To help combat misinformation, the Digital Citizenship and Media Literacy Act is re-introduced in Congress


In an effort to combat misinformation and disinformation, US Senator Amy Klobuchar (D-MN) has re-introduced a bill designed to help students gain the important skills needed to participate in today’s digital media environment. The bill stalled in a previous congressional session, but media literacy advocates hope for a better outcome this time around.

The Digital Citizenship and Media Literacy Act aims to provide $20 million in federal funding over four years to support media literacy education in grades K-12.

The bill has bicameral support and is also endorsed by media literacy advocates. Erin McNeill is president of the non-profit Media Literacy Now.

“The bill provides funding, grants for states to use to support media literacy education in whatever way the state needs,” McNeill said.

McNeill said 16 states, including California, have already taken some form of legislative action for this education. This bill, she said, would increase opportunities for teacher training and resources in all states.

“If Congress votes in favor of this bill, it shows that, yes, we take this seriously as a way to prepare our young people for citizenship in a democracy. It’s also very important for our national security, and it’s important for public health,” she said.

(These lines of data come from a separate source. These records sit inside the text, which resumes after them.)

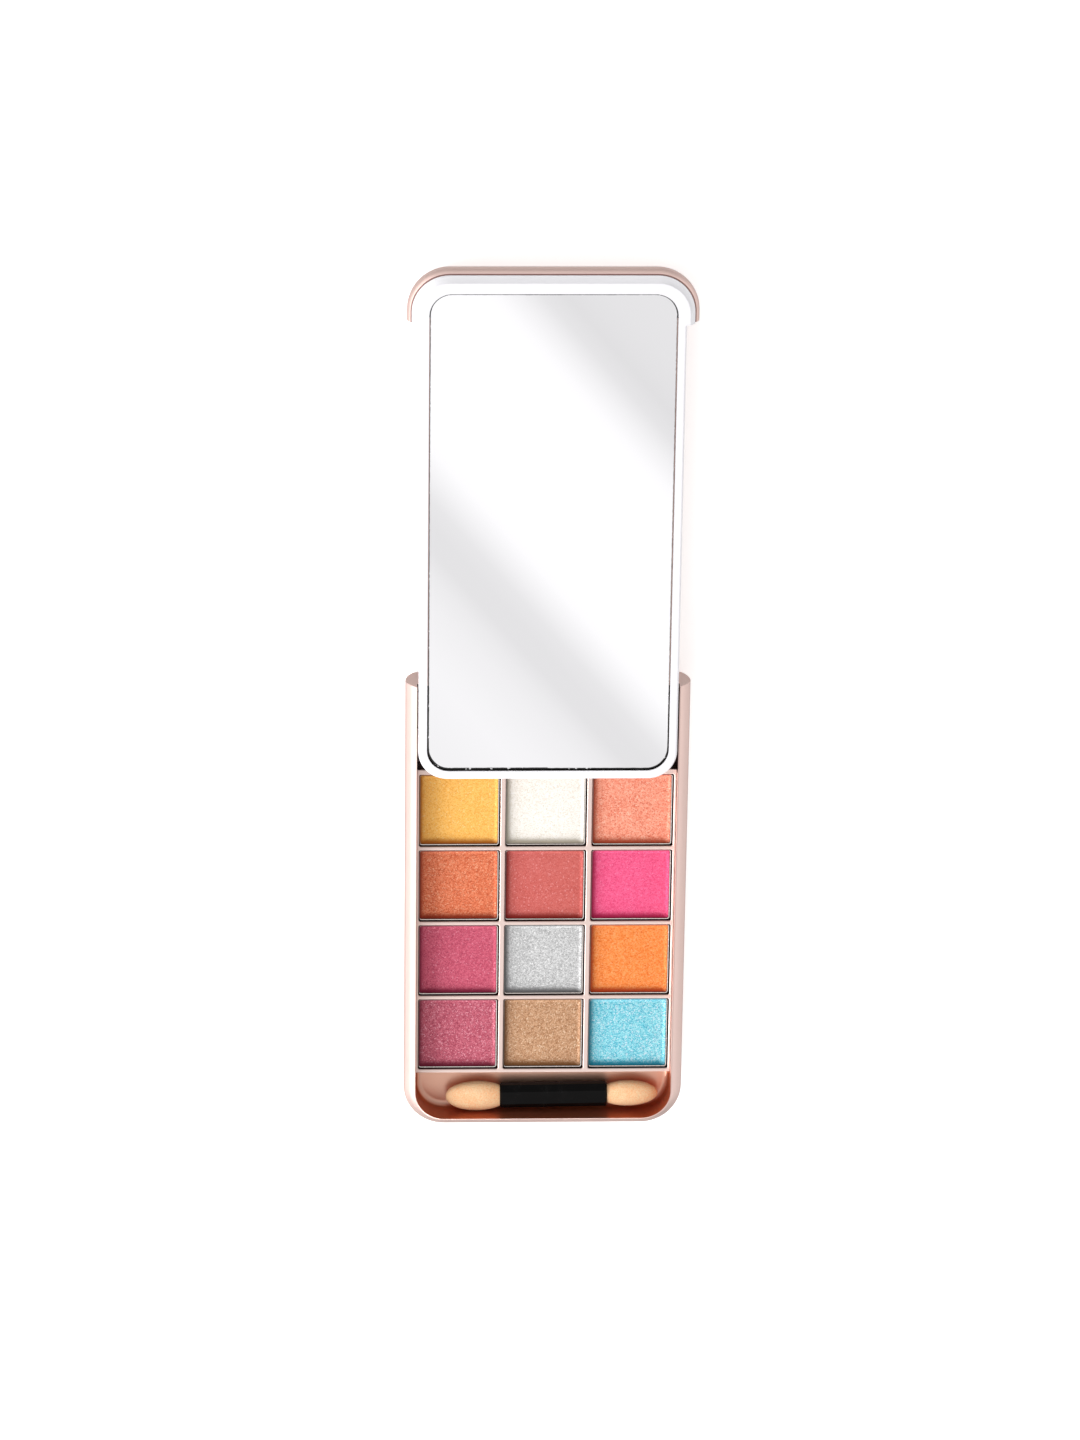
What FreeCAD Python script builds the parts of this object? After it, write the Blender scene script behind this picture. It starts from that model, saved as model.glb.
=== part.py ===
import FreeCAD, Part
import Sketcher
import math
import os

# Slide-out eyeshadow palette.
# Millimetres, +Z out of the palette's face, +Y towards the end from which the
# mirror slides out, +X to the right when looking at the face.
# Origin: centre of the case's flat back face.  The model is in its open pose.

V = FreeCAD.Vector
doc = FreeCAD.newDocument("slide_palette")

# ---------------------------------------------------------------- dimensions
sheet = doc.addObject("Spreadsheet::Sheet", "Dims")
sheet.Label = "Dims"
TABLE = [
    # case
    ("case_width", 72.0), ("case_length", 123.2), ("case_height", 10.5),
    ("corner_outer", 10.5), ("reach", 8.0), ("core_lap", 1.0),
    ("rail_inner", 33.05), ("rim_low", 2.85), ("corner_inner", 7.6),
    ("channel_floor", 8.0), ("floor_top", 1.4), ("trough_floor", 2.8),
    ("trough_edge", 14.25), ("trough_fillet", 1.8), ("end_wall", 1.6),
    ("groove_low", 8.15), ("groove_high", 9.2), ("groove_depth", 0.75),
    ("groove_start", 15.3), ("groove_stop", 1.6),
    # outer section, as inward distance and height of its points
    ("belly_z", 6.0), ("foot_d", 3.3), ("foot_e", 1.97), ("foot_z", 0.45),
    ("belly_r", 8.8), ("foot_r", 1.9), ("knee_d", 0.70), ("knee_z", 7.93), ("knee_r", 3.0),
    ("lip_d", 2.65), ("lip_z", 10.42), ("lip_r", 12.0), ("lip_end", 2.95),
    # tray of wells
    ("tray_half", 32.95), ("tray_low", 14.4), ("tray_length", 84.9), ("deck", 6.9),
    ("well_x", 20.7), ("well_y", 19.87), ("bar_x", 1.3), ("bar_y", 1.0),
    ("well_floor", 2.8), ("well_corner", 0.5), ("bar_round", 0.25), ("columns", 3), ("rows", 4),
    # pans and powders
    ("pan_x", 20.2), ("pan_y", 19.3), ("pan_high", 3.3), ("pan_wall", 0.2), ("pan_corner", 0.65),
    # each pan sits off the middle of its well, against the slider's side and the -X side
    ("pan_off_x", -0.12), ("pan_off_y", 0.03),
    ("glue_high", 0.2), ("glue_radius", 3.0), ("powder_drop", 0.2), ("powder_bevel", 0.2), ("powder_bevel_w", 0.9),
    # mirror slider, drawn open
    ("slide_low", 36.7), ("slide_length", 133.6), ("cap_length", 13.2), ("panel_half", 32.7), ("panel_corner", 7.4),
    ("plate_low", 8.3), ("plate_high", 9.1), ("slide_top", 10.9),
    ("cap_clear", 0.15), ("cap_wall", 1.4), ("cap_side", 2.4), ("cap_floor", 1.5), ("cap_inner_corner", 8.0),
    ("lug_half", 33.6), ("lug_from", 13.2), ("lug_length", 9.95), ("lug_high", 9.0),
    ("split_d", 1.02), ("bezel_d", 1.16), ("bezel_in", 2.5), ("bezel_r", 2.9),
    ("border", 2.2), ("border_top", 5.2), ("opening_half", 30.55), ("opening_corner", 5.6),
    ("mirror_gap", 0.3), ("tape_thick", 0.15), ("tape_inset", 0.5), ("glass_thick", 1.0), ("frame_round", 0.5),
    # applicator
    ("stick_x", 2.9), ("stick_y", -54.2), ("stick_z", 5.4), ("stick_turn", 0.8),
    ("handle_length", 27.7), ("handle_wide", 6.4), ("handle_tall", 4.0), ("handle_facet", 1.5),
    ("rod_radius", 1.0), ("rod_gap", 0.03), ("rod_in", 9.0),
    ("tip_a_length", 14.2), ("tip_a_wide", 8.3), ("tip_a_thick", 4.9), ("tip_a_neck", 0.30),
    ("tip_b_length", 13.4), ("tip_b_wide", 7.2), ("tip_b_thick", 4.5), ("tip_b_neck", 0.30),
]
D = {}
for i, (name, val) in enumerate(TABLE):
    cell = "B%d" % (i + 1)
    sheet.set("A%d" % (i + 1), name)
    sheet.set(cell, "%g" % val)
    sheet.setAlias(cell, name)
    D[name] = float(val)
doc.recompute()


def E(text):
    """Write an expression over the sheet: every alias gets its sheet name."""
    out, word = "", ""
    for ch in text + " ":
        if ch.isalnum() or ch == "_":
            word += ch
        else:
            out += ("Dims." + word) if word in D else word
            word = ""
            out += ch
    return out.strip()


def val(text):
    """Value of the same expression, to draw each sketch near its solution."""
    return float(Fraction_like(text))


def Fraction_like(text):
    # a small sum-of-products reader: names, numbers, + - * / and brackets
    toks, word = [], ""
    for ch in text + " ":
        if ch.isalnum() or ch in "_.":
            word += ch
        else:
            if word:
                toks.append(D[word] if word in D else float(word))
                word = ""
            if ch in "+-*/()":
                toks.append(ch)
    pos = [0]

    def peek():
        return toks[pos[0]] if pos[0] < len(toks) else None

    def atom():
        t = peek()
        pos[0] += 1
        if t == "(":
            v = expr()
            pos[0] += 1
            return v
        if t == "-":
            return -atom()
        if t == "+":
            return atom()
        return t

    def term():
        v = atom()
        while peek() in ("*", "/"):
            op = peek()
            pos[0] += 1
            w = atom()
            v = v * w if op == "*" else v / w
        return v

    def expr():
        v = term()
        while peek() in ("+", "-"):
            op = peek()
            pos[0] += 1
            w = term()
            v = v + w if op == "+" else v - w
        return v

    return expr()


# ---------------------------------------------------------------- helpers
def body(name):
    b = doc.addObject("PartDesign::Body", name)
    b.Label = name
    return b


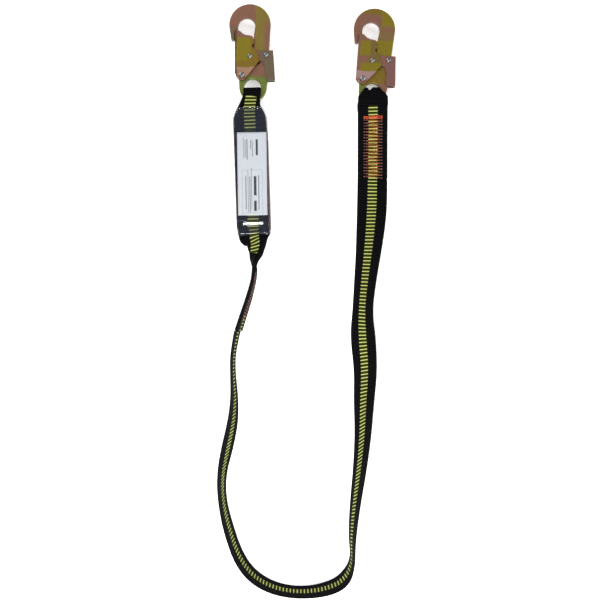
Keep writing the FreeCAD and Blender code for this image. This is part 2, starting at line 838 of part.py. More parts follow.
def hook_strap():
    """Top end of the tear webbing: it leaves the sleeve, loops through the hook's eye and returns."""
    s = sizes
    top = number(pack_top)
    shoulder = top - number(s.shoulder_length)
    start = fold_ends()[1]
    high = layer_level(int(number(s.tear_layers)) - 1)
    low = layer_level(0)
    level = number(hook_level)
    thickness = tear_thickness()
    half_gap = number(s.loop_inner_radius) + thickness / 2
    swing_at = top + number(s.pack_hook_reach)
    mouth = number(s.top_mouth_width - s.sleeve_wall * 2) - 2.4
    full = number(s.webbing_width)
    narrow = number(s.loop_width)
    mouth_high = high - number(s.mouth_inset) - 1.2
    shift = number(s.pack_hook_shift)
    upper = [(0, start, high, full), (0, shoulder - 2, high, full), (0, top - 1, mouth_high, mouth),
             (shift * 0.6, swing_at - 9, level + half_gap + 0.9, narrow + 6)]
    lower = [(shift * 0.6, swing_at - 9, level - half_gap + 0.3, narrow + 6),
             (0, top - 1, low + 0.2, mouth), (0, shoulder - 2, low, full), (0, start, low, full)]
    swing = Vector(shift, swing_at, level)
    sections = leg_sections(upper) + loop_arc(swing, half_gap, -s.pack_tilt) + leg_sections(lower)
    strap = strap_solid(sections, thickness)
    add_solid("hook_strap", strap, (0, 0, 0, s.pack_tilt))


# ---------------------------------------------------------------- lanyard strap
def sewn_loop():
    """Doubled, sewn webbing under the absorber; it twists from flat to standing on edge."""
    s = sizes
    doubled = number(s.webbing_thickness * 2 + s.layer_gap)
    full = number(s.webbing_width)
    lift = number(s.stitch_thickness) + 0.1
    start = pack_point(0, fold_ends()[0], 0)
    mouth = pack_point(0, -number(pack_top) - 1, 0)
    middle = number(s.pack_thickness) / 2
    points = [(start.x, start.y, 0), (mouth.x, mouth.y, 8)] + SEWN_LOOP_BENDS
    stations, path, radii = strap_stations(points)
    sections = []
    leave = (mouth - start).Length
    settle = math.hypot(points[4][0] - start.x, points[4][1] - start.y)
    for point, along, lean in stations:
        resting = resting_level(lean, full, doubled, lift)
        gone = math.hypot(point.x - start.x, point.y - start.y)
        share = min(max((gone - leave) / (settle - leave), 0.0), 1.0)
        level = middle * (1 - share) + max(resting, middle) * share
        width = full - 4 * (1 - share)
        sections.append(leaning_section(point, along, lean, max(level, resting), width))
    add_solid("sewn_loop", strap_solid(sections, doubled))
    return sections, doubled


def edge_stitching(sections, doubled):
    """Rows of thread on both faces of the doubled webbing below the absorber."""
    s = sizes
    thread = number(s.stitch_thickness)
    sewn = [section for section in sections
            if section.centre.y < STRAP_ROUTE[0][1] + number(s.loop_stitch_length) + 24]
    sewn = sewn[:-1]
    offset = (doubled + thread) / 2
    rows = [strap_solid(sewn, thread, side * offset, number(s.stitch_width)) for side in (-1, 1)]
    add_solid("sewn_loop_stitching", Part.makeCompound(rows))


def lanyard_webbing():
    """The free strap between the two sewn loops."""
    s = sizes
    width = number(s.webbing_width)
    thickness = number(s.webbing_thickness)
    lift = number(s.stitch_thickness) + 0.1
    stations, path, radii = strap_stations(STRAP_ROUTE)
    sections = [leaning_section(point, along, lean, resting_level(lean, width, thickness, lift), width)
                for point, along, lean in stations]
    strap = strap_solid(sections, thickness)
    add_solid("lanyard_webbing", strap)
    print("strap length", round(path.Length, 1), "radii", [round(radius) for radius in radii])
    expected = path.Length * width * thickness
    print("strap volume", round(strap.Volume), "section times length", round(expected))


def hook_loop():
    """Far end of the strap: it passes through the second hook's eye and is sewn back on itself."""
    s = sizes
    width = number(s.webbing_width)
    thickness = number(s.webbing_thickness)
    thread = number(s.stitch_thickness)
    level = number(hook_level)
    half_gap = number(s.loop_inner_radius + s.webbing_thickness / 2)
    reach = number(s.end_hook_reach)
    spread = number(s.webbing_thickness + s.layer_gap)
    ground = thickness / 2 + thread + 0.1
    stitched = number(s.end_stitch_length)
    shift = end_hook_swing.x - STRAP_ROUTE[-1][0]
    lower = [(0, 0, ground, width), (0, stitched * 0.45, ground, width), (0, stitched * 0.72, 3.2, width),
             (0, stitched, 6.6, width), (shift, reach - 9, level - half_gap + 0.1, width - 2)]
    upper = [(x, y, z + spread, wide) for x, y, z, wide in lower[:-1]]
    upper.append((shift, reach - 9, level + half_gap - 0.9, width - 2))
    arc = loop_arc(Vector(shift, reach, level), half_gap, s.end_hook_turn)
    legs = [leg_sections(upper), leg_sections(lower[::-1])]
    strap = strap_solid(legs[0] + arc + legs[1], thickness)
    origin = (STRAP_ROUTE[-1][0], STRAP_ROUTE[-1][1], 0, 0)
    add_solid("hook_loop", strap, origin)
    rows = []
    for leg in legs:
        sewn = [section for section in leg if section.centre.y < stitched + 1]
        end = sewn[0] if leg is legs[0] else sewn[-1]
        end.centre = end.centre + Vector(0, 1.5, 0)
        rows.append(strap_solid(sewn, thread, (thickness + thread) / 2, number(s.stitch_width)))
    add_solid("hook_loop_stitching", Part.makeCompound(rows), origin)


# ---------------------------------------------------------------- build and write
absorber_sleeve()
absorber_label()
tear_webbing()
hook_strap()
loop_sections, loop_thickness = sewn_loop()
edge_stitching(loop_sections, loop_thickness)
lanyard_webbing()
hook_loop()
for hook_name, (hook_place, hook_angle) in HOOKS.items():
    snap_hook(hook_name, hook_place, hook_angle)
doc.recompute()

for item in doc.Objects:
    if "Invalid" in item.State or "Error" in item.State:
        raise RuntimeError(f"{item.Label} failed: {item.State}")
for item in parts:
    if item.Shape.isNull() or not item.Shape.isValid():
        raise RuntimeError(f"{item.Label} has no valid shape")

os.makedirs("parts", exist_ok=True)
for item in parts:
    item.Shape.exportStep(os.path.join("parts", f"{item.Label}.step"))
    box = item.Shape.BoundBox
    print(f"{item.Label:26s} {len(item.Shape.Solids)} solid(s) {item.Shape.Volume:10.1f} mm3 "
          f"z {box.ZMin:6.2f} to {box.ZMax:6.2f}")
for hook_name, (hook_place, hook_angle) in HOOKS.items():
    print(hook_name, "gate rivet at", hook_place)
print("swing axes at", pack_hook_swing, end_hook_swing)
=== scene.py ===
# %% [markdown]
# # A shock absorbing lanyard, laid out flat
# A worker's lanyard is a strap with a snap hook at each end.  Next to one hook sits the energy
# absorber, a stack of folded webbing in a clear shrink sleeve.  The hooks are plated steel and
# come from the CAD model as they are.  Everything woven is made here, because cloth shows its
# weave, its folds and its stitches, and a CAD solid has none of them.

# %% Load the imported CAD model
import copy
import math
import random
import bpy
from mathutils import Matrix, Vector


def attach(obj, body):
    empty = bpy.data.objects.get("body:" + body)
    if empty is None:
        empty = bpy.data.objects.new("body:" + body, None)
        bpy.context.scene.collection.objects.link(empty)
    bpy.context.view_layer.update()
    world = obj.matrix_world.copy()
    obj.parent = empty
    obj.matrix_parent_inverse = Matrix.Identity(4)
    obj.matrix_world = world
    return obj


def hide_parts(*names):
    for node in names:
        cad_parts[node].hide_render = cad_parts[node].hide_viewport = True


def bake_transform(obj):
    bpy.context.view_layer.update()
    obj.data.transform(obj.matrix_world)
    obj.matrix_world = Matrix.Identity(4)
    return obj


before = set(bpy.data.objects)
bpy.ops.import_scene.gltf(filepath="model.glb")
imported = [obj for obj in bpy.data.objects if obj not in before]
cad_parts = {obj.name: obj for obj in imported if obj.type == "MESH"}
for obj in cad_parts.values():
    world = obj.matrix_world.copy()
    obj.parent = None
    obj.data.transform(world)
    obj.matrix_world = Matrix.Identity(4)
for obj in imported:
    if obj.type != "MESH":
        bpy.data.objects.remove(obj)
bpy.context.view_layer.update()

# %% [markdown]
# ## Camera
# The lanyard lies on a table and a camera with a normal lens looks straight down on it.  It is
# only 1.3 m away, so a strap that stands on its edge shows a little of its side wherever it is
# far from the middle of the view.  An orthographic camera would lose that.

# %% Camera
CAMERA_HEIGHT = 1.300
SEEN_WIDTH = 0.876          # metres across the view, at the height of the hooks
HOOK_LEVEL = 0.020
SENSOR_WIDTH = 36.0         # millimetres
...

McNeill said skills for accessing and analyzing media content are needed for K-12 students to spot misinformation and to thrive in today’s digital environment.

“Media literacy is the ability to decode messages in all forms, and then to also understand the systems of media, in other words, understanding why this message appeared before me at this particular moment,” McNeill said.

She said learning to create media thoughtfully and conscientiously is also an important part of media literacy education.

If passed, the proposed legislation will fund grants for state and local educational agencies, non-profit organizations, and public libraries to create programs for digital citizenship and media literacy education.

The Digital Citizenship and Media Literacy Act is co-authored by Senator Michael Bennet (D-CO) and Representative Elissa Slotkin (D-MI). Senator Dianne Feinstein (D-CA) is one of the co-sponsors.